If you need analytics set up without sampling, want BigQuery Export connected, or can’t figure out why the numbers in your reports “don’t add up” — the Spilno Agency team can help with an audit and implementation for European businesses running GA4 across the region.
Frequently asked questions about Google Analytics data sampling
What is Google Analytics data sampling?
Google Analytics data sampling happens when GA4 builds a report from a statistical subset of events rather than every event, then extrapolates the result across your full traffic volume. It exists so GA4 can process ad hoc queries with very large event counts quickly inside the Explore section.
Are GA4 standard reports sampled?
No. Standard reports in the Reports section are built from pre-aggregated data with no sampling and always reflect 100% of your traffic. Sampling only applies to the Explore section.
What is the sampling threshold in GA4 and GA4 360?
For a standard GA4 property — 10,000,000 events within the query’s date range. For GA4 360 — 1,000,000,000 events.
How do I know if a GA4 report is sampled?
Check the circular icon in the top-right corner of an Explore report: 100% means no sampling, any lower value means the report was built from a sample.
How is data sampling different from data thresholding?

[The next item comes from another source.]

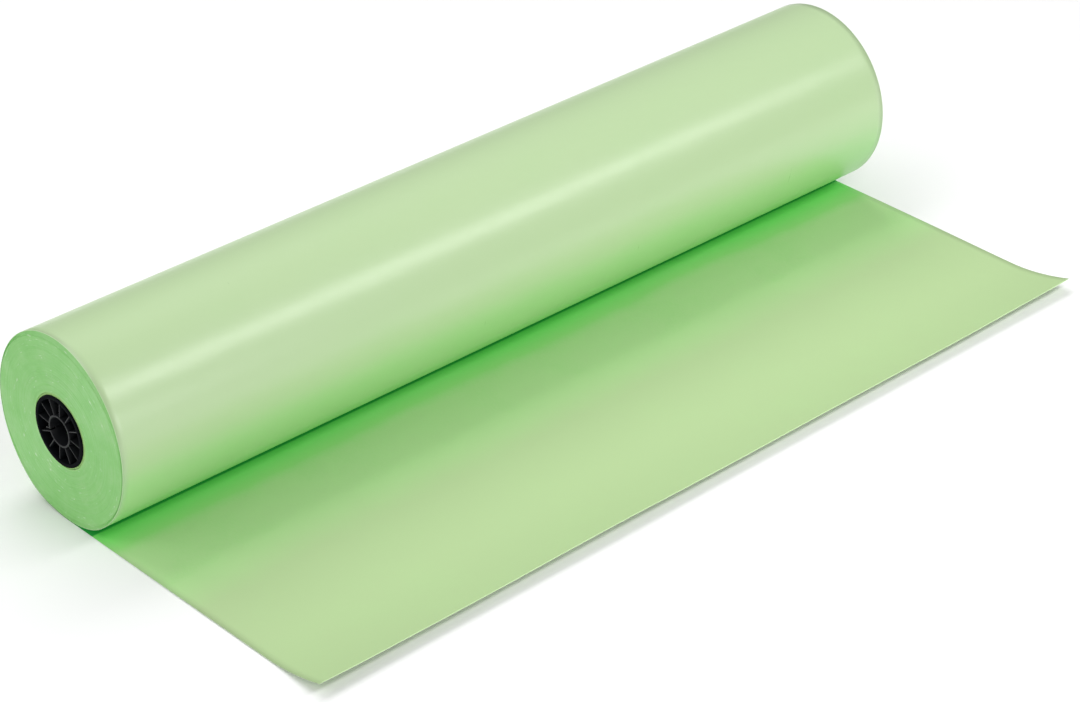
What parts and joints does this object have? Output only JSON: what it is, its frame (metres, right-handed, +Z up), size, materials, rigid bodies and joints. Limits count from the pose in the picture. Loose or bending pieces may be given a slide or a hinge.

Sampling is a statistical subset used because of event volume. Data thresholding hides small segments for privacy reasons. These are different mechanisms that are often confused with each other.
How do I get unsampled data in Google Analytics?
The most reliable route is the free BigQuery Export with raw, unsampled data. It also helps to narrow the date range and the number of dimensions/segments in Explore, and to use standard reports wherever possible.